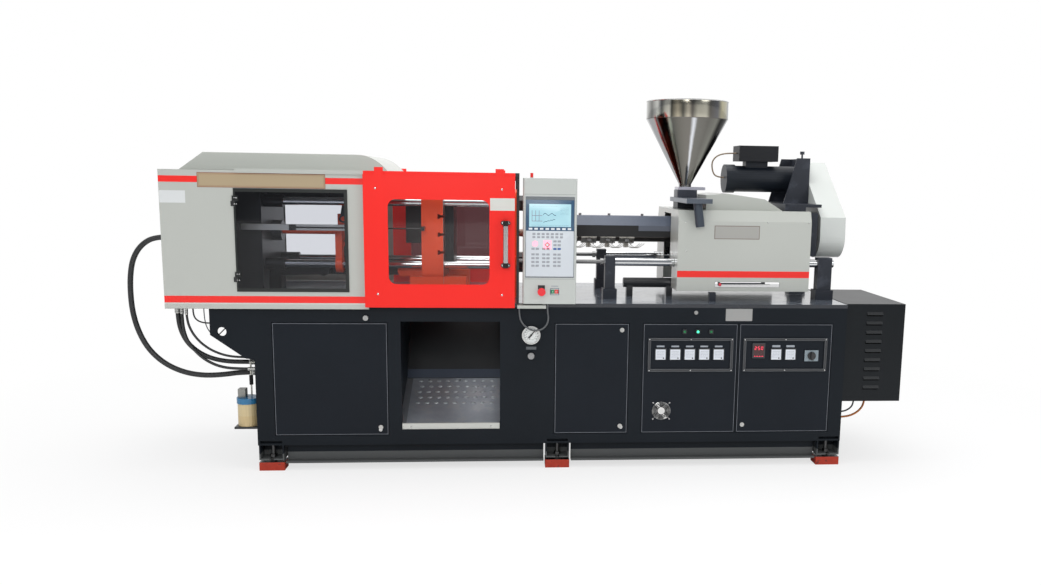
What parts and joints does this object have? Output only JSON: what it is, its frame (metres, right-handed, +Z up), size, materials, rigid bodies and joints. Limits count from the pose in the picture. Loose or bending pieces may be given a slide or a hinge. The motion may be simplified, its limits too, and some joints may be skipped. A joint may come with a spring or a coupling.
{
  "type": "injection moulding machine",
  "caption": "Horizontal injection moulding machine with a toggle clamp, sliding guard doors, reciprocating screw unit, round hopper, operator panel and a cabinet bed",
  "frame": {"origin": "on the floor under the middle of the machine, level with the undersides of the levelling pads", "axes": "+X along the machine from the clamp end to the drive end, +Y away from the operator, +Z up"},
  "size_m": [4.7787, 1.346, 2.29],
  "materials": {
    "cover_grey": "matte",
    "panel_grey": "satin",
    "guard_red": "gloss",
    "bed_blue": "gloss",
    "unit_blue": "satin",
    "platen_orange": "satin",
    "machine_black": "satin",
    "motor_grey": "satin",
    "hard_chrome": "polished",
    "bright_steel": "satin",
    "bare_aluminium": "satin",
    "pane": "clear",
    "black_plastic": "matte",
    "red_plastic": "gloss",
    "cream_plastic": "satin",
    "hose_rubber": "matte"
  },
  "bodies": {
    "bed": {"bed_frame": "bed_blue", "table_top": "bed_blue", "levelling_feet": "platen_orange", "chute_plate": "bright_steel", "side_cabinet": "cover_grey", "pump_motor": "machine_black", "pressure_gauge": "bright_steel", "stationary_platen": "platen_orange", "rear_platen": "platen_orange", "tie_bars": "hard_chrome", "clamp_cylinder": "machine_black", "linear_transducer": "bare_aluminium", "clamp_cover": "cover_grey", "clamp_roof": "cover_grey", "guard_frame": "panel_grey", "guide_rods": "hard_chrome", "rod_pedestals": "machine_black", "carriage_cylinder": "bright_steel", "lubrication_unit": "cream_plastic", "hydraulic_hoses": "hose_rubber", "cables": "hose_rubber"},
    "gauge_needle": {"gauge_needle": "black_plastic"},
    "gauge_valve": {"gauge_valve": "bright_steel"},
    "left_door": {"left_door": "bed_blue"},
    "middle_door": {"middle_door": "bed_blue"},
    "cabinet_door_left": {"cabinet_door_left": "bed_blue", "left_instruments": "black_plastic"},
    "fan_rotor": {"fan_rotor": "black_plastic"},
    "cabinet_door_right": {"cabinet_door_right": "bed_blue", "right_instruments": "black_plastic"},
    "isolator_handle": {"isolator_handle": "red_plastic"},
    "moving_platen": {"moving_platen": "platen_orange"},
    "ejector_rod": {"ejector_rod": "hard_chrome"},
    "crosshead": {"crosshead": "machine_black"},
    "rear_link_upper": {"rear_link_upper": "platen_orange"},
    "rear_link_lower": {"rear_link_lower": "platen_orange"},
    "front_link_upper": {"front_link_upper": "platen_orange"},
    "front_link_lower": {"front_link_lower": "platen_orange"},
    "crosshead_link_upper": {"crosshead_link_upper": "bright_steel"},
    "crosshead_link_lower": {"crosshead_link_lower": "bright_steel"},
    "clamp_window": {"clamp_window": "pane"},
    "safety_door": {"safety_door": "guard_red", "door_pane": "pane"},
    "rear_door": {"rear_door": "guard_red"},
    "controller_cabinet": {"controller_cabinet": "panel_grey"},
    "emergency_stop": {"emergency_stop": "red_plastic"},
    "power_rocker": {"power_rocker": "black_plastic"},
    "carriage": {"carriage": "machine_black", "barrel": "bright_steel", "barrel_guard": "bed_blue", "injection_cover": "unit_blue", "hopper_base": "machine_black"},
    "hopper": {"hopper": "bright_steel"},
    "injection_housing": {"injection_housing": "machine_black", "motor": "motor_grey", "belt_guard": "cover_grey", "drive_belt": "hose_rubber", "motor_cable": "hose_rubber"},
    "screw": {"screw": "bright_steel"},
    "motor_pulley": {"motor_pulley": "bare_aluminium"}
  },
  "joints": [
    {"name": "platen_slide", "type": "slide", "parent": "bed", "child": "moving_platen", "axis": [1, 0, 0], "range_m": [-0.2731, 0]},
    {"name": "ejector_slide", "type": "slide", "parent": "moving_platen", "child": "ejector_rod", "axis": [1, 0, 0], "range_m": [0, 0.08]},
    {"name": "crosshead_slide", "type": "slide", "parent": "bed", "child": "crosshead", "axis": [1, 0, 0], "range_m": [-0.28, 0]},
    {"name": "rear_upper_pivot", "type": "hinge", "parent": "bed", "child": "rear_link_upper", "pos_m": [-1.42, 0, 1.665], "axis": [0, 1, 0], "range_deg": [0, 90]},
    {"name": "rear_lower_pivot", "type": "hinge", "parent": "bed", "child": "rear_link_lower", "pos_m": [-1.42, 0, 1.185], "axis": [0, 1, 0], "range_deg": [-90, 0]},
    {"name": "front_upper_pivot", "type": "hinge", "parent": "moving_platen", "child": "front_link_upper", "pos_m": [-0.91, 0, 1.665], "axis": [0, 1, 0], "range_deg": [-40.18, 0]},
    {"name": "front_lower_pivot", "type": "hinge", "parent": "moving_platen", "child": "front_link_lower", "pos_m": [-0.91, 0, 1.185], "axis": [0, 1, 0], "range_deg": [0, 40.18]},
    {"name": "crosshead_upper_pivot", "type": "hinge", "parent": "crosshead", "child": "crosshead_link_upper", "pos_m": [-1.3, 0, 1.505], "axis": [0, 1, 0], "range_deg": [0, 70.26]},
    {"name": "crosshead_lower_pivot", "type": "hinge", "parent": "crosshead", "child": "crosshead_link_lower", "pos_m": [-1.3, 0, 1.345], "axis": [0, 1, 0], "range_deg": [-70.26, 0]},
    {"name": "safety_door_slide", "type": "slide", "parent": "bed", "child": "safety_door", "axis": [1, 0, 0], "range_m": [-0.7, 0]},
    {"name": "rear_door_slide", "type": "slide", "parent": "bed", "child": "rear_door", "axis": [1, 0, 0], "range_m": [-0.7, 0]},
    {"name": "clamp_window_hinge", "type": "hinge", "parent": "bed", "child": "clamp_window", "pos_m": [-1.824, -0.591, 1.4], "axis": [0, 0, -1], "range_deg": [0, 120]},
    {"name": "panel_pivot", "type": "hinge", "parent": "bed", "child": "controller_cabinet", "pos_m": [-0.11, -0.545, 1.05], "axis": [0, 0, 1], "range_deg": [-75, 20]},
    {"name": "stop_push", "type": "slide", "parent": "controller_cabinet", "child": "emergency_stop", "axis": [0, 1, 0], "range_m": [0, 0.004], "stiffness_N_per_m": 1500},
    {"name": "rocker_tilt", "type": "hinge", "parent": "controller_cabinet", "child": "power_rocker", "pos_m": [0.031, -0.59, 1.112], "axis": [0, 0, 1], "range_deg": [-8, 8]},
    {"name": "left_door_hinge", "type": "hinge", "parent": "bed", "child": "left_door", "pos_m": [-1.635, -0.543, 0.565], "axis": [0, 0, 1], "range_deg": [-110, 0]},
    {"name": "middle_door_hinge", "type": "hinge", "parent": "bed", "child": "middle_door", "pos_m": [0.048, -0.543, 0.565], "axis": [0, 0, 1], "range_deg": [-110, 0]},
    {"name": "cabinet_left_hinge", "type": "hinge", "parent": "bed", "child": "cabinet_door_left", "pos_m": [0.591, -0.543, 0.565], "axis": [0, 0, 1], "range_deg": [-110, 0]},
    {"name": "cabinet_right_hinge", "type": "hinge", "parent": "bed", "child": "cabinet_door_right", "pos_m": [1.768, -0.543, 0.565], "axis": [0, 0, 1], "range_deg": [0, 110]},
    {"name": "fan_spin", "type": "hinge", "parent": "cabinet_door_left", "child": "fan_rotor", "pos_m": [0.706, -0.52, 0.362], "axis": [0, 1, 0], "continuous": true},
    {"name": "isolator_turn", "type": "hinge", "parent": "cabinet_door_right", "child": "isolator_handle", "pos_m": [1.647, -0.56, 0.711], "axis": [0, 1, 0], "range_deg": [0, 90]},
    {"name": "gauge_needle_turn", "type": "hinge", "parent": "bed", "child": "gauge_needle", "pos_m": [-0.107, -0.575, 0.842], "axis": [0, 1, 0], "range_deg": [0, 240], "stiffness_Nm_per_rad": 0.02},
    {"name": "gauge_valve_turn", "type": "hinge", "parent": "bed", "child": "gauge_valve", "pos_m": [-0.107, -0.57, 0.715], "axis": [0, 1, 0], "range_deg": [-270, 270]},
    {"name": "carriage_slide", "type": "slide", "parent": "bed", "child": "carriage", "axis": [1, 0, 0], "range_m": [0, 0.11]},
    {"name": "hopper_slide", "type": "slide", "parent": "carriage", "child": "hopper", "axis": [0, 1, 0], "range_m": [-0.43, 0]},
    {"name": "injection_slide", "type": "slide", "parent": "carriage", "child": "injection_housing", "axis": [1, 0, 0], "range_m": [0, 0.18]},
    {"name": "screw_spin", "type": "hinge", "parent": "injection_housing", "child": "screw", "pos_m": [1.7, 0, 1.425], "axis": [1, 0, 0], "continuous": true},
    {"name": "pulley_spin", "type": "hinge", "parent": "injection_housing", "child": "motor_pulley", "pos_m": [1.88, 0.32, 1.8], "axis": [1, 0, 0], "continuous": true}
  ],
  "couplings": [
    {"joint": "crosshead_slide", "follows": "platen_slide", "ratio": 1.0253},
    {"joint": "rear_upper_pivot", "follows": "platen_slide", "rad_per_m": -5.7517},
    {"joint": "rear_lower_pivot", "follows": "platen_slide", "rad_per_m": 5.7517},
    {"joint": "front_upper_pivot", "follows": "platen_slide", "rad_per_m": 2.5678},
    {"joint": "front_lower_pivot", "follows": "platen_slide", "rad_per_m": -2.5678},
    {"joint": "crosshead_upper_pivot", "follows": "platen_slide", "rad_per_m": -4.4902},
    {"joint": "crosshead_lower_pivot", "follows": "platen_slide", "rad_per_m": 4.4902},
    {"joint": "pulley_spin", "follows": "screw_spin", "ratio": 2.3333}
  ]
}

--

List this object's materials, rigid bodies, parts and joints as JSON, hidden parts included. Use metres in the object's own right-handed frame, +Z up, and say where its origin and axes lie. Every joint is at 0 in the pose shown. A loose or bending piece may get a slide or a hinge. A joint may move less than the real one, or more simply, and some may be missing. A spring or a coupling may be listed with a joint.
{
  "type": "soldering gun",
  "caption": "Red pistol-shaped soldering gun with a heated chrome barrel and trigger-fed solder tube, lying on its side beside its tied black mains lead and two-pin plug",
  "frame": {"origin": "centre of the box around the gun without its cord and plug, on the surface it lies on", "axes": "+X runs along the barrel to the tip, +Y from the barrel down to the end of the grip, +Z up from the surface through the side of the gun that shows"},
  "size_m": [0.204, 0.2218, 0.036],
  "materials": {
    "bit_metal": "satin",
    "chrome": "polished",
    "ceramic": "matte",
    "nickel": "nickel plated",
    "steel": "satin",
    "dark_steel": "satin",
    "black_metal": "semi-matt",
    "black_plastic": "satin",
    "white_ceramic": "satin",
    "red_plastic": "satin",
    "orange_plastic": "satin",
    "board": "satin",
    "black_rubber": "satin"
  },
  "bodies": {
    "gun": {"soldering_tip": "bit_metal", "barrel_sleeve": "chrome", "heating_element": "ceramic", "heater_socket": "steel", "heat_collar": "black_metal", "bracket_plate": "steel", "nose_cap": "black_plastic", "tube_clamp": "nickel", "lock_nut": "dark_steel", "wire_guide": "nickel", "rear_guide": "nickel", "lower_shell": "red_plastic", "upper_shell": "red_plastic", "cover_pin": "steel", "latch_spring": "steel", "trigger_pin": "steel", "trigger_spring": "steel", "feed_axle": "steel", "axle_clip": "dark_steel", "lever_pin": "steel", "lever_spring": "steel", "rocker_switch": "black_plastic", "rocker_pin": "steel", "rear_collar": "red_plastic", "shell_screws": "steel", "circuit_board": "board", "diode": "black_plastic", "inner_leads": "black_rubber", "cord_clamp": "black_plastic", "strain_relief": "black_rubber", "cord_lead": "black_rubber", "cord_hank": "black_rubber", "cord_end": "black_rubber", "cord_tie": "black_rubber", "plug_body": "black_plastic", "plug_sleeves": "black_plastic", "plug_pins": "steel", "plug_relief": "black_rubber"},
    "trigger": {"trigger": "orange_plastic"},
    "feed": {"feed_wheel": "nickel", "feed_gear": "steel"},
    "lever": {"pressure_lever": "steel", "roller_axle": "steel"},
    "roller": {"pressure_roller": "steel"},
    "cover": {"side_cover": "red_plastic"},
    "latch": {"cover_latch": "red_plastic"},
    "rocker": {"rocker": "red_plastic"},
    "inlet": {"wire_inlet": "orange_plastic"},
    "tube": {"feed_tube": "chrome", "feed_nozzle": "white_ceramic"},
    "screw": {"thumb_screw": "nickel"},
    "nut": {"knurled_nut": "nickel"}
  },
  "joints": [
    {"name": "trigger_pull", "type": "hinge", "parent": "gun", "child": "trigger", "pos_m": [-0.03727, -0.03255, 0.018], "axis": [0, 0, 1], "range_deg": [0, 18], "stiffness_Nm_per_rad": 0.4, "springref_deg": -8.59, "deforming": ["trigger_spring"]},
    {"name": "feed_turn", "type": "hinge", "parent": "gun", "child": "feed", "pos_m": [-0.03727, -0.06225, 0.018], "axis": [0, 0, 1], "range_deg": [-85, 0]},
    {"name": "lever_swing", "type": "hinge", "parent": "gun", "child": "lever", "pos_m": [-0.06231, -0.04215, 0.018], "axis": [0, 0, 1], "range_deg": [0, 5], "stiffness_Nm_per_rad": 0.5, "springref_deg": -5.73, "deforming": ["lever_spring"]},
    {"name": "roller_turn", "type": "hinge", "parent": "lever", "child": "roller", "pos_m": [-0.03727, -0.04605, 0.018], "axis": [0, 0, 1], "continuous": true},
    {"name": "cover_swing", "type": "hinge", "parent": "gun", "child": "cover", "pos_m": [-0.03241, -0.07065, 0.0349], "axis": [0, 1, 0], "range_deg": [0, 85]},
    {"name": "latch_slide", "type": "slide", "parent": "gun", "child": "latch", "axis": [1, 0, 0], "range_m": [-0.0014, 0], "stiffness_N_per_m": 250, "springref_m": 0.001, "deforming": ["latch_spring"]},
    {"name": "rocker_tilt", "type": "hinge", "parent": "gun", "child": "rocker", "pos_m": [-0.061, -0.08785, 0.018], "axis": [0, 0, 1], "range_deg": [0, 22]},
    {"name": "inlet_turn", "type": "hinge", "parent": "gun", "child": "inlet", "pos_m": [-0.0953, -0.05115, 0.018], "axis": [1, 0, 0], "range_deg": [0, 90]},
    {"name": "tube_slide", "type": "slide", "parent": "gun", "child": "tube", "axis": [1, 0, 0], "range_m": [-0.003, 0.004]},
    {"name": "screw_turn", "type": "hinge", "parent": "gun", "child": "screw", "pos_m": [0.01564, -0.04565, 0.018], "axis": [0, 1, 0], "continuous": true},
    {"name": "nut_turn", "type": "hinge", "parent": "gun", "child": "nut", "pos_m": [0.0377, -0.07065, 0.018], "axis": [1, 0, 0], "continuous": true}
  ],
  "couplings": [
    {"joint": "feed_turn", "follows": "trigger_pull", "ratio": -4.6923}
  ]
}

* * *

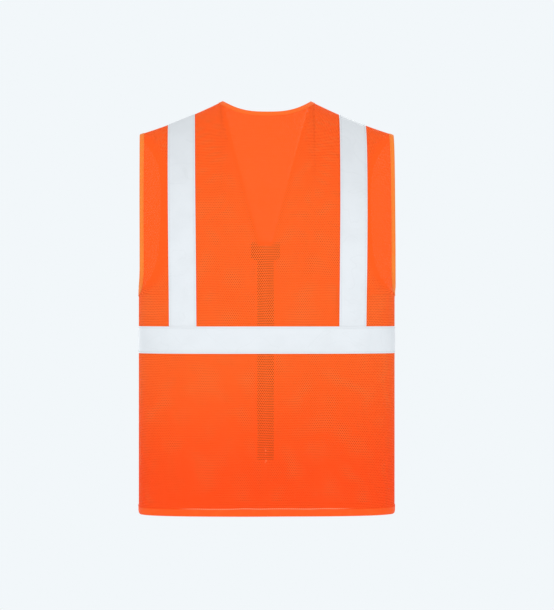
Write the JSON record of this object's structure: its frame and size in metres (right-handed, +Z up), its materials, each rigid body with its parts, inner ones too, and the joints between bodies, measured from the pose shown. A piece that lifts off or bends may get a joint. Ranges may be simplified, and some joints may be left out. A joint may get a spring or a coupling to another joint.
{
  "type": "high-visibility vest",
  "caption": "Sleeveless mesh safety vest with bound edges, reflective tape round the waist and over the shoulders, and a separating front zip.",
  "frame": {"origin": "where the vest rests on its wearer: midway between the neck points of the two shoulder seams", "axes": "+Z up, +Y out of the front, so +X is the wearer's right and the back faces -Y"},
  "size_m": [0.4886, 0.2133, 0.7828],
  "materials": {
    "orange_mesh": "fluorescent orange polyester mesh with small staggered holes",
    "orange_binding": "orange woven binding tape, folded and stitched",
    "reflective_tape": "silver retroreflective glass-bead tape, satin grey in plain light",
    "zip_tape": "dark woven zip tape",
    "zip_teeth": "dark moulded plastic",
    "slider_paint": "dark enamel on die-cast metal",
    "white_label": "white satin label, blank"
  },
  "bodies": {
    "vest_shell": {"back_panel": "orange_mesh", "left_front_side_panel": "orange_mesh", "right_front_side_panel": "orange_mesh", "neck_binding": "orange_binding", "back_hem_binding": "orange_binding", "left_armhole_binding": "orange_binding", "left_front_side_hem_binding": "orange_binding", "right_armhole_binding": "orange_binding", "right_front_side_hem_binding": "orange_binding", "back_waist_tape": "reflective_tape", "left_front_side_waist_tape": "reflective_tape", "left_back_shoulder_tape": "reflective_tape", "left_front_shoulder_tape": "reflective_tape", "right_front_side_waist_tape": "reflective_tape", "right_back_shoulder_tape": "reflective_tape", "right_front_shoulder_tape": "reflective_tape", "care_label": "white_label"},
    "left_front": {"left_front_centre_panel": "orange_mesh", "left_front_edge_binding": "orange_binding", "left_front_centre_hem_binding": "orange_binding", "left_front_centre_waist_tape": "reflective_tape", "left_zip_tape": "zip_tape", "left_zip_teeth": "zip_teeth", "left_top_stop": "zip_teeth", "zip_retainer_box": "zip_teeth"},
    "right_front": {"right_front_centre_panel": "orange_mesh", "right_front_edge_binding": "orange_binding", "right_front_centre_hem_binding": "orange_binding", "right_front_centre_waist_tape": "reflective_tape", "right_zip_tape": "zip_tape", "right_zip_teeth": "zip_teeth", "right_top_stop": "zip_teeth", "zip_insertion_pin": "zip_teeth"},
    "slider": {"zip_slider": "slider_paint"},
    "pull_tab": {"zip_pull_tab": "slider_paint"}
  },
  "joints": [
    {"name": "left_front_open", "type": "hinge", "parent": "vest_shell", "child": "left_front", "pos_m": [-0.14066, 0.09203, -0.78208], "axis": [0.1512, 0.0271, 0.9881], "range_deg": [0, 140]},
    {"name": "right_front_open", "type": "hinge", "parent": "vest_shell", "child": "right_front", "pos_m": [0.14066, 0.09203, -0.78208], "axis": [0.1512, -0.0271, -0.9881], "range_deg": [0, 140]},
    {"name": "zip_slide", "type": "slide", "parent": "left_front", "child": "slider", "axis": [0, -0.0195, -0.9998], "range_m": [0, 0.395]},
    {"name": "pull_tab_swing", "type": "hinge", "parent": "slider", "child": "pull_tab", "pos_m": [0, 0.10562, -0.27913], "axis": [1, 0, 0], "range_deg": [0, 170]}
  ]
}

> EXERCISE DETAILS:
Only the number is wanted: how many lines in the entries above contain the word "between"?

> OUTPUT OF THE TASK:
2